Si vociferava di alterchi, volgari litigi, visite alle prostitute e ai bagni turchi, notori luoghi malfamati, di ubriacature costanti. E si parlava delle (presunte) lettere che la zarina Alessandra gli aveva scritto e che giravano in copie, si vociferava che il siberiano e l’imperatrice fossero amanti.
Rasputin, come un sultano orientale, aveva molte donne, mai conobbe carnalmente la zarina, tuttavia frasi come “.. Dove sei, mio adorato Maestro? Quando sei con me sono sollevata da ogni pena, vorrei dormire tra le tue braccia, per sempre..”destavano molti dubbi.
La Tedesca, tanto controllata e fredda nella sua austera apparenza, nascondeva allora ogni turpitudine, era ricettacolo e sentina di ogni vizio, come mai l’imperatore non controllava quella sciagurata di sua moglie.
Forse era un burattino nelle grinfie della Nemka, che ancora non spiccicava quattro frasi insieme di russo decente, lei che era moglie dello zar.
Le caricature che seguirono la pubblicazione di tali missive (le riforme del 1905 avevano abolito la censura e garantito la libertà di stampa) raffiguravano Alix tra le braccia del soggetto innominato e innominabile, circondate dalle donne della casa imperiale nude e lascive.
In un’altra, Rasputin, tratteggiato come un gigante, teneva tra le mani due burattini, gli zar, con l’imperatore nudo tranne che per gli stivali e un cappello in testa, intorno a loro principi e granduchi.
Nicola II lo mandò in Siberia.
Quel giro di danza nei confronti della morte me lo ero risparmiato, annottavo tra me che Olga era coraggiosa e ferma, Tata troppo sensibile, a prescindere dalle sue severità apparenti.
Era una principessa cigno, delle fiabe, troppo perfetta per quel mondo, io e Olga no.
Nel febbraio 1912, Maria, madre di Nicola II, pregò il figlio e la nuora di allontanare il siberiano, per non rovinare la dinastia e la loro famiglia, e ripeté il suo commento varie volte a svariate persone, come ad Ella.
Nicola non disse nulla, fu sua moglie a parlare, enunciando che si trattava solo di infami pettegolezzi, Rasputin era un santo, un asceta, puro spirito.
Erano stupidaggini e forse Alessandra lo sapeva, era ostinata ma non cieca o idiota, per quanto alla gente piacesse pensarlo, così che poche settimane dopo decise di rivelare ai membri più fidati della famiglia Romanov della malattia di Alessio e il ruolo svolto dalle preghiere di Rasputin.
Invece di procurarle simpatia o comprensione, la mossa ebbe l’effetto opposto.

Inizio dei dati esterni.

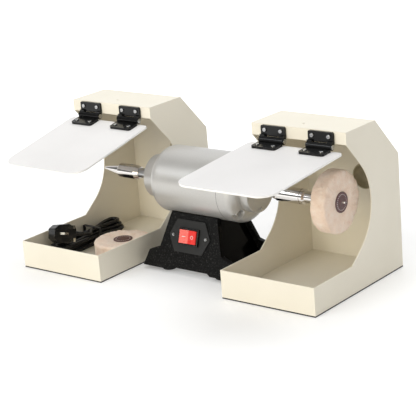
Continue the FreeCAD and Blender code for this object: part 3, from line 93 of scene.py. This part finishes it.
class Nodes:
    """Builds one material's nodes; every pattern is set in the object's own metres."""

    def __init__(self, name):
        self.material = bpy.data.materials.new(name)
        self.material.use_nodes = True
        self.tree = self.material.node_tree
        self.shader = self.tree.nodes["Principled BSDF"]
        self.coords = self.tree.nodes.new("ShaderNodeTexCoord").outputs["Object"]

    def link(self, a, b):
        self.tree.links.new(a, b)

    def noise(self, scale, detail=3.0, stretch=(1, 1, 1), rough=0.5):
        mapping = self.tree.nodes.new("ShaderNodeMapping")
        mapping.inputs["Scale"].default_value = stretch
        self.link(self.coords, mapping.inputs["Vector"])
        texture = self.tree.nodes.new("ShaderNodeTexNoise")
        texture.inputs["Scale"].default_value = scale
        texture.inputs["Detail"].default_value = detail
        texture.inputs["Roughness"].default_value = rough
        self.link(mapping.outputs["Vector"], texture.inputs["Vector"])
        return texture.outputs["Fac"]

    def cells(self, scale):
        texture = self.tree.nodes.new("ShaderNodeTexVoronoi")
        texture.inputs["Scale"].default_value = scale
        self.link(self.coords, texture.inputs["Vector"])
        return texture.outputs["Distance"]

    def ramp(self, value, stops):
        """Each stop has a place and either a colour or one number for all three channels."""
        node = self.tree.nodes.new("ShaderNodeValToRGB")
        elements = node.color_ramp.elements
        while len(elements) < len(stops):
            elements.new(0.5)
        for element, (place, colour) in zip(elements, stops):
            element.position = place
            element.color = (*colour, 1.0) if hasattr(colour, "__len__") else (*grey(colour), 1.0)
        self.link(value, node.inputs["Fac"])
        return node.outputs["Color"]

    def between(self, value, low, high):
        """From low to high over the middle of a noise's range."""
        return self.ramp(value, [(0.3, low), (0.7, high)])

    def math(self, operation, a, b=0.0, c=0.0):
        node = self.tree.nodes.new("ShaderNodeMath")
        node.operation = operation
        for socket, value in zip(node.inputs, (a, b, c)):
            if hasattr(value, "is_linked"):
                self.link(value, socket)
            else:
                socket.default_value = value
        return node.outputs[0]

    def axis(self, name, source="Object"):
        node = self.tree.nodes.new("ShaderNodeSeparateXYZ")
        self.link(self.coords.node.outputs[source], node.inputs[0])
        return node.outputs[name]

    def facing(self, name, least):
        """1 where the surface's own normal points along the named axis, either way."""
        return self.math("GREATER_THAN", self.math("ABSOLUTE", self.axis(name, "Normal")), least)

    def mix(self, value, a, b):
        node = self.tree.nodes.new("ShaderNodeMix")
        node.data_type = "RGBA"
        self.link(value, node.inputs["Factor"])
        for socket, colour in ((node.inputs["A"], a), (node.inputs["B"], b)):
            if hasattr(colour, "is_linked"):
                self.link(colour, socket)
            else:
                socket.default_value = (*colour, 1.0)
        return node.outputs["Result"]

    def bump(self, height, strength, distance):
        node = self.tree.nodes.new("ShaderNodeBump")
        node.inputs["Strength"].default_value = strength
        node.inputs["Distance"].default_value = distance
        self.link(height, node.inputs["Height"])
        self.link(node.outputs["Normal"], self.shader.inputs["Normal"])

    def colour(self, output):
        self.link(output, self.shader.inputs["Base Color"])

    def roughness(self, output):
        self.link(output, self.shader.inputs["Roughness"])

    def set(self, **values):
        for name, value in values.items():
            self.shader.inputs[name.replace("_", " ")].default_value = value
        return self


def grey(value):
    return (value, value, value)


def shade(colour, factor):
    return tuple(c * factor for c in colour)


def painted(name, colour, rough, spread=0.04, grain=900.0, bump=0.05, coat=0.0, shine=0.5):
    n = Nodes(name).set(Coat_Weight=coat, Coat_Roughness=0.12, Specular_IOR_Level=shine)
    broad = n.noise(9.0)
    n.colour(n.between(broad, shade(colour, 1 - spread), shade(colour, 1 + spread)))
    n.roughness(n.between(n.noise(60.0, 4.0), rough - 0.05, rough + 0.05))
    n.bump(n.noise(grain, 2.0), bump, 0.0003)
    return n.material


def metal(name, colour, rough, turned=False):
    """Bare metal; on a turned piece fine tool marks run round the X axis."""
    n = Nodes(name).set(Metallic=1.0)
    marks = n.noise(2500.0, stretch=(1, 0.02, 0.02)) if turned else n.noise(400.0)
    n.colour(n.between(marks, shade(colour, 0.88), colour))
    n.roughness(n.between(marks, rough, rough + 0.08))
    n.bump(marks, 0.08, 0.0001)
    return n.material


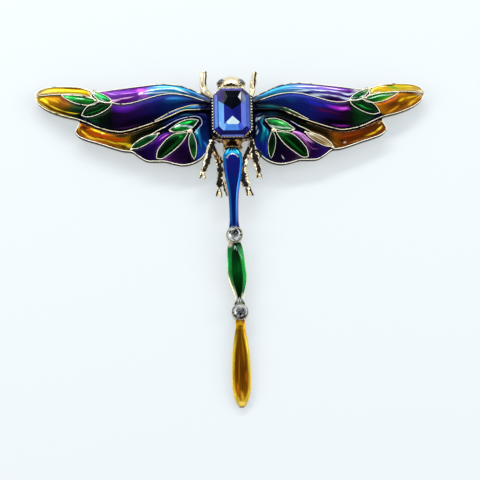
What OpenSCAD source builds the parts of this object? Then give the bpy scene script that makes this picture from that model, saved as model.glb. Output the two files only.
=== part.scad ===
// Insect brooch in millimetres: a cast frame with enamelled cells, five set stones and a pin.
// Shapes are drawn from the middle of the large stone, +Y towards the head, then moved so that
// the origin lies on the resting surface under the middle of the outline.

/* [Wings] */
// Side of the stone's setting to the wing tip
wing_reach = 47.2; // [44:0.2:52]
// Highest point of the forewing to the lowest lobe of the hindwing
wing_chord = 23; // [22:0.2:25]
// Thickness of the cast wing plates
wing_t = 1.8; // [1.6:0.1:2.2]
// Height of the forewing's crest above the resting surface
wing_top = 7; // [6.8:0.1:7.6]
// Distance that the wing tip droops below the crest
tip_drop = 3.4; // [1:0.1:3.6]
// Step down from the forewing to the hindwing
hind_step = 0.8; // [0.5:0.1:1]
// Fall of the wing surface from the middle of the chord to its edges
camber = 0.8; // [0.4:0.1:1]

/* [Enamel] */
// Width of the gold lines between the cells
line_w = 0.44; // [0.36:0.02:0.5]
// Depth of the enamel in its cells
enamel_t = 0.9; // [0.6:0.05:1]
// Rise of the enamel in the middle of a wide cell
enamel_dome = 0.3; // [0.1:0.05:0.4]
// Rim of the cells above the enamel's edge
enamel_lip = 0.12; // [0.05:0.01:0.2]
// Gap between the enamel and the metal
fit_gap = 0.06; // [0.04:0.01:0.08]

/* [Stones] */
// Width of the large stone
stone_w = 10; // [9:0.25:11]
// Length of the large stone
stone_l = 14; // [13:0.25:15]
// Cut of the large stone's corners
stone_corner = 2.2; // [1.8:0.1:2.6]
// Height of the large stone's crown
crown_h = 1.5; // [1:0.1:2]
// Depth of the large stone under its girdle
pavilion_h = 3; // [2.4:0.1:3.4]
// Diameter of the two round stones on the tail
round_d = 3.8; // [3.4:0.1:4]
// Diameter of the eye stones
eye_d = 2; // [1.8:0.1:2.2]
// Gap between a stone and its setting
stone_gap = 0.08; // [0.05:0.01:0.1]

/* [Body] */
// Height of the casting's flat back above the resting surface
back_z = 4.2; // [4:0.1:4.6]
// Height of the setting's rim above the resting surface
rim_z = 9.2; // [8.8:0.1:9.6]
// Wall of the large stone's setting
setting_wall = 0.6; // [0.5:0.05:0.8]
// Middle of the large stone to the tip of the forelegs
fore_reach = 13.2; // [12:0.2:14]
// Length of the hind legs from the setting to the longest toe
leg_reach = 14.8; // [13:0.2:16]
// Thickness of the legs
leg_d = 1.4; // [1.2:0.1:1.6]
// Width of the head
head_w = 7.6; // [7:0.1:8]

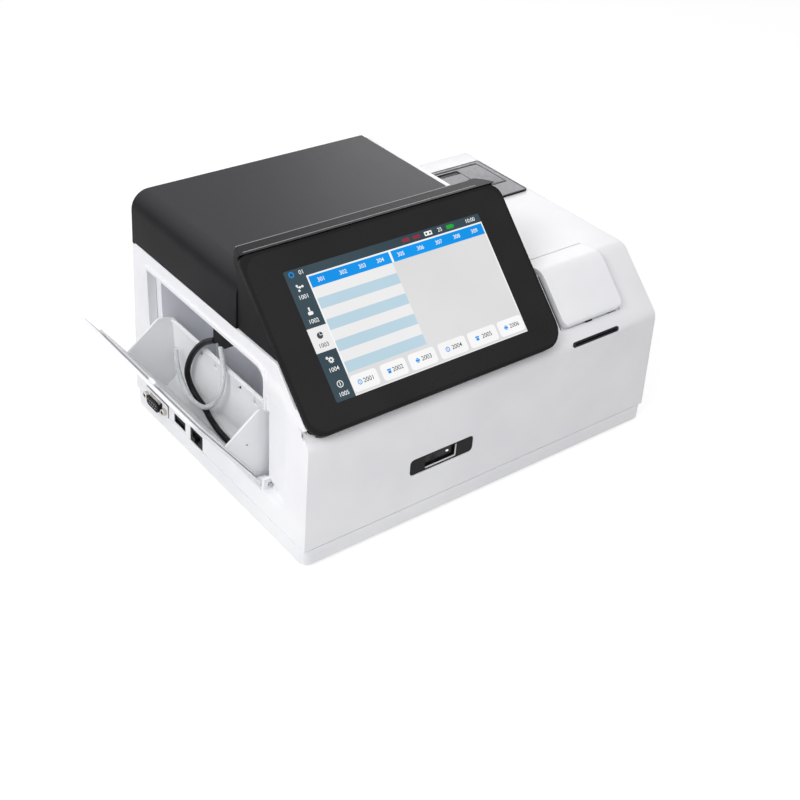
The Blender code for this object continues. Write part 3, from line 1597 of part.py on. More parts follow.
def make_drawer_bin():
    """Sector-shaped bin behind the door: end walls, curved floor, inner wall and back plate."""
    tray = along_y("drawer_bin", bin_corners(0), BIN_FRONT, BIN_REAR, PALE, steps=6)
    foot = BIN_FLOOR_Z - BIN_WALL / 2
    back = along_y(
        "bin_back_plate",
        [
            (bin_skin(foot), foot, 0),
            (bin_skin(foot, BIN_PLATE), foot, 0),
            (bin_skin(BIN_PLATE_TOP, BIN_PLATE), BIN_PLATE_TOP, 0),
            (bin_skin(BIN_PLATE_TOP), BIN_PLATE_TOP, 0),
        ],
        BIN_FRONT - BIN_PLATE / 2,
        BIN_REAR + BIN_PLATE / 2,
    )
    rail = along_y("bin_rail", rail_corners(), BIN_FRONT + GAP, BIN_REAR - GAP)
    room = along_y("bin_room", bin_corners(BIN_WALL), BIN_FRONT + BIN_WALL, BIN_REAR - BIN_WALL, steps=6)
    cut(tray, room)
    join(tray, back, rail)
    run = Vector((BIN_RAIL_X - BIN_FLOOR_X, BIN_RAIL_Z - BIN_FLOOR_Z)).normalized()
    for index, share in enumerate(BIN_HOLE_SHARES):
        y = BIN_REAR + (BIN_FRONT - BIN_REAR) * share
        low = BIN_RAIL_Z - BIN_HOLE_DROP - BIN_HOLE * run.y
        turned = 1 if index % 2 else -1
        wedge = along_x(
            f"bin_hole_{index}",
            [
                (y - turned * BIN_HOLE / 2, low, 0),
                (y + turned * BIN_HOLE / 2, low, 0),
                (y + turned * BIN_HOLE / 2, low + BIN_HOLE * run.y, 0),
            ],
            BIN_RAIL_X - BIN_HOLE * 2,
            BIN_RAIL_X + BIN_HOLE,
        )
        cut(tray, wedge)
    return opened(tray)


def rail_corners():
    """Outline (x, z, radius) of the rail along the top of the bin's inner wall."""
    run = Vector((BIN_RAIL_X - BIN_FLOOR_X, BIN_RAIL_Z - BIN_FLOOR_Z)).normalized()
    side = Vector((-run.y, run.x))
    top = Vector((BIN_RAIL_X, BIN_RAIL_Z)) - run * BIN_WALL
    return [
        (*(top + side * BIN_WALL / 3), 0),
        (*(top - run * BIN_RAIL_THICKNESS + side * BIN_WALL / 3), 0),
        (*(top - run * BIN_RAIL_THICKNESS + side * BIN_RAIL_WIDTH), 0),
        (*(top + side * BIN_RAIL_WIDTH), 0),
    ]


def make_drawer_pins():
    """Two stub pins that carry the drawer between the jambs."""
    length = DRAWER_PIN_LENGTH / 2
    for name, y, way in (
        ("drawer_pin_front", OPENING_FRONT, 1),
        ("drawer_pin_rear", OPENING_REAR, -1),
    ):
        inner = y + way * (DOOR_CLEARANCE + DRAWER_LUG_WIDTH)
        outer = y - way * (JAMB_WALL + length / 3)
        rod(name, (HINGE_X, outer, HINGE_Z), (HINGE_X, inner, HINGE_Z), DRAWER_PIN_RADIUS, STEEL)


def make_compartment_liner():
    """Open box behind the drawer opening, with the rear land that the door closes over."""
    front, rear = LINER_FRONT, LINER_REAR
    low, high = OPENING_LOW + GAP, LINER_HIGH
    left = JAMB_DEPTH + GAP
    wall = LINER_WALL
    liner = box(
        "compartment_liner",
        (left, front - wall, low - wall),
        (LINER_BACK + wall, rear + wall, high + wall),
        WHITE,
    )
    land = box(
        "liner_land",
        (left, OPENING_FRONT + GAP, low - wall),
        (left + wall, OPENING_REAR + JAMB_WALL, high + JAMB_WALL),
    )
    room = box("liner_room", (-OVERRUN, front, low), (LINER_BACK, rear, high))
    join(liner, land)
    return cut(liner, room)


def make_tubing():
    """Black hose fitting under the compartment roof, and the two hoses that hang from it."""
    top = LINER_HIGH - GAP
    low = top - FITTING_HEIGHT
    fitting = along_x(
        "tube_fitting",
        [
            (FITTING_FRONT, low + FITTING_STEP, 0),
            (FITTING_FRONT + FITTING_STEP * 1.25, low, 0),
            (FITTING_REAR, low, 0),
            (FITTING_REAR, low + FITTING_STEP, 0),
            (FITTING_REAR - FITTING_STEP / 3, top, 0),
            (FITTING_FRONT, top, 0),
        ],
        FITTING_LEFT,
        FITTING_RIGHT,
        BLACK,
    )
    for name, route in (("black_barb", BLACK_TUBE_ROUTE), ("clear_barb", CLEAR_TUBE_ROUTE)):
        start = Vector(route[0])
        back = (start - Vector(route[1])).normalized()
        join(fitting, rod(name, start + back * GAP, start + back * BARB_LENGTH, BARB_RADIUS))
    tube("black_tube", BLACK_TUBE_ROUTE, BLACK_TUBE_RADIUS, RUBBER)
    tube("clear_tube", CLEAR_TUBE_ROUTE, CLEAR_TUBE_RADIUS, CLEAR)
    return fitting


# Ports, inlet and switch


def make_serial_port():
    """Nine-pin connector: flange, D-shaped shell, two jack screws and the body behind."""
    y = (SERIAL_FRONT + SERIAL_REAR) / 2
    z = SERIAL_LOW + SERIAL_HEIGHT / 2
    wall = left_wall(z, WALL) + SERIAL_SETBACK + SERIAL_FLANGE
    port = box(
        "serial_port",
        (wall - SERIAL_FLANGE, SERIAL_FRONT, SERIAL_LOW),
        (wall, SERIAL_REAR, SERIAL_LOW + SERIAL_HEIGHT),
        STEEL,
    )
    half, rise = SERIAL_SHELL_WIDTH / 2, SERIAL_SHELL_HEIGHT / 2
    slant = SERIAL_SHELL_HEIGHT * math.tan(SERIAL_SHELL_SLANT)
    shell_shape = [
        (y - half + slant, z + rise, WALL / 2),
        (y - half, z - rise, WALL / 2),
        (y + half, z - rise, WALL / 2),
        (y + half - slant, z + rise, WALL / 2),
    ]
    face = wall - SERIAL_FLANGE
    shell = along_x("serial_shell", shell_shape, face - SERIAL_SHELL_REACH, wall, steps=2)
    join(port, shell)
    inner = [
        (y + (u - y) * 0.9, z + (v - z) * 0.84, radius * 0.8) for u, v, radius in shell_shape
    ]
    mouth = along_x("serial_mouth", inner, face - SERIAL_SHELL_REACH - OVERRUN, face, steps=2)
    cut(port, mouth)
    for index, side in enumerate((-1, 1)):
        place = y + side * SERIAL_SCREW_PITCH / 2
        screw = rod(
            f"jack_screw_{index}", (face - SERIAL_FLANGE * 3, place, z), (wall, place, z), SERIAL_SCREW_RADIUS, sides=6
        )
        join(port, screw)
    body = box(
        "serial_body",
        (face, y - half, z - rise),
        (wall + SERIAL_BODY_LENGTH, y + half, z + rise),
    )
    join(port, body)
    return port


def make_usb_port():
    """Metal-shelled socket with its contact tongue."""
    front, rear, low, high = USB_FRONT + GAP, USB_REAR - GAP, USB_LOW + GAP, USB_HIGH - GAP
    face = left_wall(low, GAP)
    port = box("usb_port", (face, front, low), (face + USB_LENGTH, rear, high), STEEL)
    wall = USB_WALL
    mouth = box(
        "usb_mouth",
        (face - OVERRUN, front + wall, low + wall),
        (face + USB_LENGTH - wall * 2, rear - wall, high - wall),
    )
    middle = (low + high) / 2
    tongue = box(
        "usb_tongue",
        (face + wall, front + wall * 3, middle),
        (face + USB_LENGTH - wall, rear - wall * 3, middle + USB_TONGUE),
    )
    foot = box(
        "usb_foot",
        (face + wall * 5, front + wall, NETWORK_LOW),
        (face + USB_LENGTH - wall, rear - wall, low + wall / 2),
    )
    return join(cut(port, mouth), tongue, foot)


def make_network_port():
    """Network socket with the keyed mouth that its plug latches into."""
    front, rear, low, high = NETWORK_FRONT + GAP, NETWORK_REAR - GAP, NETWORK_LOW, NETWORK_HIGH - GAP
    face = left_wall(low, GAP)
    port = box("network_port", (face, front, low), (face + NETWORK_LENGTH, rear, high), STEEL)
    margin = NETWORK_MOUTH_MARGIN
    y = (front + rear) / 2
    depth = face + NETWORK_MOUTH_DEPTH
    mouth = box(
        "network_mouth",
        (face - OVERRUN, front + margin, low + margin + NETWORK_KEY),
        (depth, rear - margin, high - margin / 2),
    )
    key = box(
        "network_key",
        (face - OVERRUN, y - NETWORK_KEY, low + margin / 2),
        (depth, y + NETWORK_KEY, high - margin),
    )
    return cut(port, mouth, key)


def make_power_inlet():
    """Round low-voltage socket in the rear wall, with its centre contact."""
    rear = DEPTH + INLET_LIP
    inlet = rod("power_inlet", (INLET_X, DEPTH - INLET_LENGTH, INLET_Z), (INLET_X, rear, INLET_Z), INLET_RADIUS, BLACK)
    lip = rod(
        "inlet_lip", (INLET_X, DEPTH + GAP, INLET_Z), (INLET_X, rear, INLET_Z), INLET_LIP_RADIUS
    )
    bore = rod(
        "inlet_bore",
        (INLET_X, DEPTH - INLET_LENGTH * 0.8, INLET_Z),
        (INLET_X, DEPTH + OVERRUN, INLET_Z),
        INLET_BORE,
    )
    contact = rod(
        "inlet_contact",
        (INLET_X, DEPTH - INLET_LENGTH * 0.9, INLET_Z),
        (INLET_X, DEPTH, INLET_Z),
        INLET_PIN,
    )
    return join(cut(join(inlet, lip), bore), contact)


def switch_box(name, grow, front, rear, finish=None):
    half = SWITCH_WIDTH / 2 + grow
    rise = SWITCH_HEIGHT / 2 + grow
    return box(
        name,
        (SWITCH_X - half, front, INLET_Z - rise),
        (SWITCH_X + half, rear, INLET_Z + rise),
        finish,
    )


def make_power_switch():
    """Rocker switch beside the inlet: its frame and the rocker, which tips about its middle."""
    rear = DEPTH + SWITCH_LIP
    frame = switch_box("switch_frame", 0, DEPTH - SWITCH_BODY_LENGTH, rear, BLACK)
    join(frame, switch_box("switch_lip", SWITCH_WALL, DEPTH + GAP, rear))
    cut(frame, switch_box("switch_well", -SWITCH_WALL, DEPTH - SWITCH_BODY_LENGTH / 2, rear + OVERRUN))
    half = SWITCH_WIDTH / 2 - SWITCH_WALL - GAP
    rise = SWITCH_HEIGHT / 2 - SWITCH_WALL - GAP * 5
    depth = rear - ROCKER_THICKNESS
    along_x(
        "power_switch",
        [
            (depth, INLET_Z - rise * 0.6, 0),
            (depth, INLET_Z + rise * 0.6, 0),
            (rear - ROCKER_THICKNESS * 0.3, INLET_Z + rise, ROCKER_THICKNESS / 10),
            (rear - ROCKER_THICKNESS * 0.1, INLET_Z, SWITCH_HEIGHT),
            (rear + ROCKER_THICKNESS * 0.3, INLET_Z - rise, ROCKER_THICKNESS / 10),
        ],
        SWITCH_X - half,
        SWITCH_X + half,
        BLACK,
    )
    return frame


# Inside the case


def make_main_board():
    """Main circuit board on the pan's standoffs, level with the ports."""
    return box(
        "main_board",
        (BOARD_LEFT, BOARD_FRONT, BOARD_LEVEL),
        (BOARD_RIGHT, BOARD_REAR, BOARD_LEVEL + BOARD_THICKNESS),
        GREEN,
    )


def make_pump():
    """Peristaltic pump head on the back of the compartment, with its motor."""
    face = LINER_BACK + LINER_WALL + GAP
    y = PUMP_FRONT + PUMP_LENGTH / 2
    z = PUMP_LOW + PUMP_HEIGHT / 2
    pump = along_x(
        "waste_pump",
        rounded_rectangle(
            PUMP_FRONT, PUMP_LOW, PUMP_FRONT + PUMP_LENGTH, PUMP_LOW + PUMP_HEIGHT, PUMP_HEIGHT / 4
        ),
        face,
        face + PUMP_DEPTH,
        BLACK,
    )
    motor = rod(
        "pump_motor",
        (face + PUMP_DEPTH / 2, y, z),
        (face + PUMP_DEPTH + PUMP_MOTOR_LENGTH, y, z),
        PUMP_MOTOR_RADIUS,
    )
    return join(pump, motor)


def bounds(parts):
    """Lowest and highest corner of the box that holds every part, modifiers applied."""
    bpy.context.view_layer.update()
    graph = bpy.context.evaluated_depsgraph_get()
    points = []
    for obj in parts:
        shape = obj.evaluated_get(graph)
        points += [obj.matrix_world @ vertex.co for vertex in shape.to_mesh().vertices]
        shape.to_mesh_clear()
    return [Vector(map(pick, zip(*points))) for pick in (min, max)]


def place_on_ground():
    """Parents every part to one empty that centres the bounding box over the origin."""
    parts = list(PARTS.objects)
    low, high = bounds(parts)
    middle = (low + high) / 2
    frame = bpy.data.objects.new("analyser", None)
    PARTS.objects.link(frame)
    frame.location = (-middle.x, -middle.y, FOOT_STAND)
    for obj in parts + list(CUTTERS.objects):
        obj.parent = frame


def main():
    make_base_pan()
    make_feet()
    make_main_housing()
    make_top_hood()
    make_screen_housing()
    make_screen_bezel()
    make_display()
    make_cartridge_lid()
    make_lid_pin()
    make_cartridge_bay()
    make_carrier()
    make_reader()
    make_card_slot()
    make_scanner()
    make_printer_body()
    make_printer_cover()
    make_printer_works()
    make_drawer_door()
    make_drawer_bin()
    make_drawer_pins()
    make_compartment_liner()
    make_tubing()
    make_serial_port()
    make_usb_port()
    make_network_port()
    make_power_inlet()
    make_power_switch()
    make_main_board()
    make_pump()
    place_on_ground()


main()
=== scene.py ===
"""Looks of the bench-top immunoassay analyser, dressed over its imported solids.

Everything is in metres. Places are written in the case frame, as the part's own sizes are: x from the
foot of the left wall, y from the foot of the front wall, z from the underside of the base pan. CASE
carries them into the row's frame.
"""

import logging
import math
from dataclasses import dataclass
from enum import Enum
from itertools import product

import bmesh
import bpy
import numpy as np
from mathutils import Matrix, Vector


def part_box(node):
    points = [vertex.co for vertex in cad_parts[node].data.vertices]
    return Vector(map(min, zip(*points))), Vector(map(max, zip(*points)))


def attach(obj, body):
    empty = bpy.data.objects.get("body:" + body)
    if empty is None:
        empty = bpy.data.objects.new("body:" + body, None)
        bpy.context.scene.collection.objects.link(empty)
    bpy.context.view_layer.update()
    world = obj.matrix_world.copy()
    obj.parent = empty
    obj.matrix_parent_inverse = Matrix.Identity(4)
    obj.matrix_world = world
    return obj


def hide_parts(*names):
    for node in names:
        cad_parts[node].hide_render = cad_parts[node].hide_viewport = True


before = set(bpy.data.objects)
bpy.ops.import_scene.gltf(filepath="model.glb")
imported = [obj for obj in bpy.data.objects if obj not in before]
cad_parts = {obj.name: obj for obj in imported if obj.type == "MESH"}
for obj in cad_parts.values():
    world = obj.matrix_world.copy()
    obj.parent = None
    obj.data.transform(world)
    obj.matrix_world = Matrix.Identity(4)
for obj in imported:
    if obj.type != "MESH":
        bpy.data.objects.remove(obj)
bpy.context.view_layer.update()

LOG = logging.getLogger("analyser")
CASE = np.array(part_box("base_pan")[0])
DECK_HEIGHT = 0.1274
KNEE_DEPTH = 0.0407
CASE_DEPTH = 0.215
SIDE_DRAFT_SHARE = 0.03
BEZEL_OFFSET = 0.0080
DRAWER_TILT = math.radians(38)
DISC_HOLE = 0.0001
MERGE = 1e-6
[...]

Per paradosso, nessuno menava conoscenza apparente della relazione tra Ella e Nicola, forse erano due formidabili attori, accorti e attenti, oppure una duratura storia extraconiugale, con una sciagura come Alessandra come moglie era da considerarsi un ristoro per lo zar, da compatire e non certo da biasimare se cercava requie con un’altra donna e non una qualsiasi, ma la splendida Ella, che non aveva mai cercato benefici o cariche, essendo ricca di famiglia e con titoli in abbondanza per suo conto.
Comunque, nessuno vedeva nulla o sapeva alcun che.
Tutti sordi e ciechi, come i cosacchi della guardia personale di Nicola.
Non poteva scappare a quella protezione, il rischio di un attentato era sempre presente e il suo erede era un bambino fragile ed ammalato.